**Stated task**
Exactly and only the lines from the one containing "Write part 4" through the one containing "return loft(layers)" are to be repeated, both ends included.

+-------+

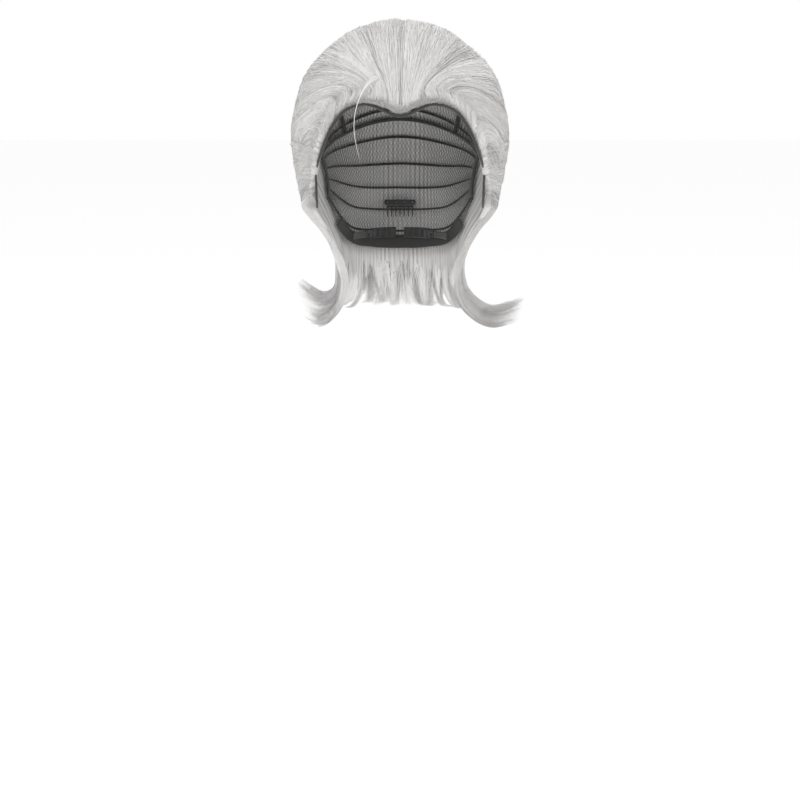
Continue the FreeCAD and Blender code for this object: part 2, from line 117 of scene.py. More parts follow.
def edge_table(pairs):
    """Samples a smooth symmetric curve through (tilt, angle) pairs."""
    xs = np.array([p[0] for p in pairs], float)
    ys = np.array([p[1] for p in pairs], float)
    slopes = np.gradient(ys, xs)
    slopes[0] = 0.0
    at = np.linspace(0, xs[-1], 281)
    k = np.clip(np.searchsorted(xs, at, side="right") - 1, 0, len(xs) - 2)
    width = xs[k + 1] - xs[k]
    t = (at - xs[k]) / width
    value = ys[k] * (1 + 2 * t) * (1 - t) ** 2 + slopes[k] * width * t * (1 - t) ** 2
    return at, value + ys[k + 1] * t * t * (3 - 2 * t) + slopes[k + 1] * width * t * t * (t - 1)


FRONT_TABLE = edge_table(FRONT_EDGE)
NAPE_TABLE = edge_table(NAPE_EDGE)
FRONT_LEVEL_TABLE = edge_table(FRONT_LEVEL)
NAPE_LEVEL_TABLE = edge_table(NAPE_LEVEL)


def head_excess(p, lift):
    x, y, z = p[..., 0], p[..., 1], p[..., 2]
    drop = np.clip(-z / NAPE_DEPTH, 0.0, 1.0)
    half = HEAD_HALF_WIDTH * (1 - SIDE_TAPER * drop ** 2)
    back = HEAD_BACK * (1 - BACK_TAPER * drop ** BACK_TAPER_POWER)
    depth = np.where(y > 0, back, HEAD_FRONT)
    rise = np.where(z > 0, (z / (HEAD_TOP + lift)) ** 2, 0.0)
    return (x / (half + lift)) ** 2 + (y / (depth + lift)) ** 2 + rise - 1


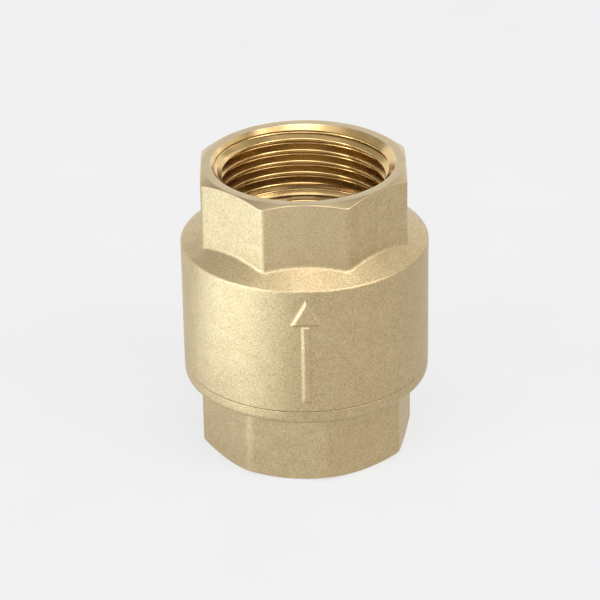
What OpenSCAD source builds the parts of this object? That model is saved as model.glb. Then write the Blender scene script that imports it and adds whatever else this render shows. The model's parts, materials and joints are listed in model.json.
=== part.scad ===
// Spring-loaded in-line check valve with G 1 female threads at both ends.
// Flow runs upwards, from the inlet at the base to the outlet at the top.
// Millimetres, +Z up, origin at the centre of the inlet end face.

/* [Outside] */
// Height from the inlet face to the outlet face
total_h = 57; // [56.5:0.5:60]
// Distance across the flats of the two octagonal ends
across_flats = 38; // [37.6:0.1:39]
// Rounding of the outlet octagon's upright edges
outlet_corner_r = 1.7; // [1:0.1:2.5]
// Rounding of the inlet octagon's upright edges
inlet_corner_r = 2.8; // [1:0.1:3]
// Diameter of the round body
body_d = 46.5; // [46.3:0.1:48]
// Turn of the inlet octagon against the outlet octagon, set by how far it screws in
inlet_turn = -10.5; // [-22:0.5:22]
// Height of the inlet octagon's flats
inlet_flats_h = 14; // [13.8:0.1:14.2]
// Height of the seam where the body meets the end piece's flange
seam_z = 16.9; // [16.8:0.1:17]
// Rounding of the flange's lower edge
flange_edge_r = 2.3; // [1:0.1:2.3]
// Height of the shoulder at the middle of an outlet flat
shoulder_z = 44.6; // [44.4:0.1:45]
// Slope of the shoulder, rise over run
shoulder_slope = 0.7; // [0.6:0.01:0.75]

/* [Pipe threads] */
// Pitch of the pipe thread, 11 turns to the inch
pipe_pitch = 2.309; // [2.3:0.001:2.32]
// Radius at the root of the pipe thread
pipe_root_r = 16.624; // [16.6:0.002:16.66]
// Radius at the crest of the outlet thread
outlet_crest_r = 15.15; // [15.146:0.002:15.2]
// Radius at the crest of the inlet thread
inlet_crest_r = 15.4; // [15.36:0.01:15.46]
// Crests in each socket
pipe_crests = 5; // [4, 5]
// Radius of the countersink at each mouth
mouth_r = 17.2; // [16.8:0.1:17.4]
// Depth of each socket to its floor
socket_depth = 14.4; // [13.6:0.1:14.4]

/* [Seat and poppet] */
// Radius of the inlet throat, which is the valve's bore
throat_r = 13; // [12:0.1:13]
// Height of the seat that the rubber closes on
seat_z = 25; // [25:0.1:25.5]
// Lift of the poppet from closed to fully open
lift = 6.5; // [5:0.1:6.5]
// Radius of the poppet's disc
disc_r = 15.6; // [15.4:0.1:15.7]
// Radius of the poppet's stem
stem_r = 2.9; // [2.5:0.05:3]
// Radial clearance of the stem in its guide
stem_gap = 0.08; // [0.05:0.01:0.1]

/* [Spring] */
// Thickness of the spring wire
wire_d = 0.6; // [0.5:0.05:0.7]
// Mean diameter of the coils
coil_d = 10.4; // [10.4:0.1:10.6]
// Number of turns, with one closed turn at each end
turns = 6.5; // [5.5:0.5:6.5]

/* [Hidden] */
$fn = 96;

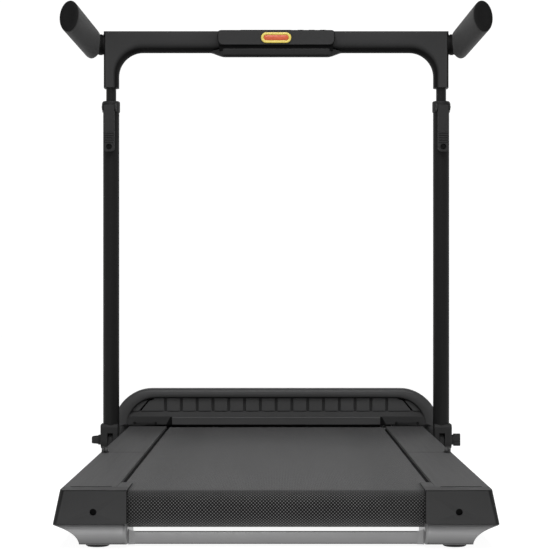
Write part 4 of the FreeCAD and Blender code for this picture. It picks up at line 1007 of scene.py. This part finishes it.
def racetrack_loft(half_width, half_height, middle, rings):
    """Skin over outlines with half-round ends; each ring is (how far inside the rim, its Y)."""
    reach = half_width - half_height
    layers = []
    for inset, station in rings:
        radius = half_height - inset
        outline = arc(reach, middle, radius, math.pi / 2, -math.pi / 2, 14)
        outline += arc(-reach, middle, radius, math.pi * 3 / 2, math.pi / 2, 14)
        layers.append([lift(point, "y", station) for point in outline])
    return loft(layers)


def build_key():
    """Safety key: yellow ring round a red pull plate, with its plug."""
    low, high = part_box("safety_key")
    size = (high[0], (high[2] - low[2]) / 2, (low[2] + high[2]) / 2)
    face = low[1]
    ring = racetrack_loft(*size, ((0.0, CONSOLE_BACK), (0.0, face + 0.001), (0.0012, face), (0.0038, face),
                                  (0.0048, face + 0.001), (0.0048, face + 0.0018)))
    piece("safety_key_ring", ring, "key_yellow", "safety_key", ["safety_key"], angle=50)
    plate = racetrack_loft(*size, ((0.0052, face + 0.003), (0.0052, face + 0.0012),
                                   (0.0060, face + 0.0006)))
    piece("safety_key_plate", plate, "key_red", "safety_key", angle=50)
    plug = slab((-0.01, CONSOLE_BACK, 0.85), (0.01, CONSOLE_BACK + 0.012, 0.859))
    piece("safety_key_plug", plug, "key_red", "safety_key", bevel=0.0008)


def build_console_top():
    """Gloss display window and three domed buttons on the sloping top."""
    low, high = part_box("display_window")
    outline = rounded([(low[0], 0.009, 0.005), (high[0], 0.009, 0.005), (high[0], 0.049, 0.005),
                       (low[0], 0.049, 0.005)])
    piece("console_display", on_slope(prism("z", outline, -0.0006, 0.0005)), "display_gloss", "handlebar",
          ["display_window"], bevel=0.0003)
    for name in ("button_slower", "button_start", "button_faster"):
        low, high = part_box(name)
        radius = (high[0] - low[0]) / 2
        cap = lathe("z", ((low[0] + high[0]) / 2, 0.01, 0), [
            (-0.003, radius - 0.0006), (-0.0024, radius), (-0.0003, radius), (0.0004, radius - 0.0008),
            (0.0006, radius - 0.0022), (0.0002, 0.002)], 40)
        piece(f"{name}_cap", on_slope(cap), "button_plastic", name, [name], angle=50)


# ---- CAD nodes kept

KEPT = {
    "rail_plastic": ["front_rail_left", "front_rail_right", "rear_rail_left", "rear_rail_right"],
    "frame_steel": ["chassis_side_beams", "chassis_cross_members", "rear_side_beams", "rear_cross_members",
                    "front_hinge_ears", "rear_hinge_ears", "motor_bracket", "wheel_brackets"],
    "deck_wood": ["front_deck_board", "rear_deck_board"],
    "foot_rubber": ["front_deck_cushions", "rear_deck_cushions", "motor_drive_belt"],
    "tyre_rubber": ["wheel_left", "wheel_right"],
    "roller_steel": ["front_roller", "rear_roller"],
    "bare_steel": ["front_roller_axle", "rear_roller_axle", "tension_bolts", "motor_rotor"],
    "motor_paint": ["motor_body"],
    "controller_plastic": ["motor_controller"],
    "black_plastic": ["power_inlet", "power_switch", "post_pivot_lugs"],
}


def keep_nodes():
    """Finish the CAD nodes that stay: welded seams, softened edges and a real material."""
    for material, names in KEPT.items():
        for name in names:
            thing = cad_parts[name]
            thing.data.materials.clear()
            thing.data.materials.append(MATERIALS[material])
            weld = thing.modifiers.new("weld", "WELD")
            weld.merge_threshold = 0.00002
            soften(thing, 0.0007, 2, 40)


# ---- stage

def build_stage():
    """Plain floor."""
    mesh = bmesh.new()
    bmesh.ops.create_grid(mesh, x_segments=2, y_segments=2, size=12)
    piece("studio_floor", mesh, "floor_pale")


def softbox(name, place, aim, size, power, height=None):
    """Rectangular lamp at a place, aimed at a point; square unless a height is given."""
    light = bpy.data.lights.new(name, "AREA")
    light.shape = "RECTANGLE"
    light.size = size
    light.size_y = height or size
    light.energy = power
    thing = shown(name, light)
    thing.location = place
    thing.rotation_euler = (Vector(aim) - Vector(place)).to_track_quat("-Z", "Y").to_euler()


def build_world():
    """Pale surroundings near the horizon and a dimmer ceiling, so that the lamps shape the object."""
    world = bpy.data.worlds.new("studio")
    nodes = Nodes(world)
    upward = nodes.part("Z", nodes.add("ShaderNodeTexCoord").outputs["Generated"])
    sky = nodes.mix(nodes.span(upward, 0.17, 0.42), WHITE, (0.12, 0.12, 0.125, 1))
    background = nodes.tree.nodes["Background"].inputs
    nodes.feed(background["Color"], sky)
    nodes.feed(background["Strength"], 1.05)
    bpy.context.scene.world = world


def build_camera():
    """Level camera behind the rear end, as far back as the view's perspective shows."""
    camera = bpy.data.cameras.new("view")
    camera.sensor_width = 36
    camera.lens = 119.0
    camera.shift_x = -0.0021
    camera.shift_y = 0.0327
    thing = shown("view", camera)
    thing.location = (0.0, REAR - 2.511, 0.3543)
    thing.rotation_euler = (math.radians(90), 0, 0)
    bpy.context.scene.camera = thing


build_camera()
build_world()
softbox("top_box", (0.0, REAR - 0.35, 2.1), (0, -0.3, 0), 1.5, 40)
softbox("front_box", (-0.35, REAR - 3.6, 1.0), (0, 0, 0.5), 0.45, 7, 1.6)
build_stage()
keep_nodes()
build_belt()
build_end_caps()
build_castings()
build_stand_bar()
build_feet()
build_hood()
build_vent()
build_hood_trim()
build_posts()
build_clamps()
build_knobs()
build_arch()
build_grips()
build_console()
build_key()
build_console_top()

bpy.context.scene.view_settings.view_transform = "Standard"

+-------+

**Answer for the task**
Write part 4 of the FreeCAD and Blender code for this picture. It picks up at line 1007 of scene.py. This part finishes it.
def racetrack_loft(half_width, half_height, middle, rings):
    """Skin over outlines with half-round ends; each ring is (how far inside the rim, its Y)."""
    reach = half_width - half_height
    layers = []
    for inset, station in rings:
        radius = half_height - inset
        outline = arc(reach, middle, radius, math.pi / 2, -math.pi / 2, 14)
        outline += arc(-reach, middle, radius, math.pi * 3 / 2, math.pi / 2, 14)
        layers.append([lift(point, "y", station) for point in outline])
    return loft(layers)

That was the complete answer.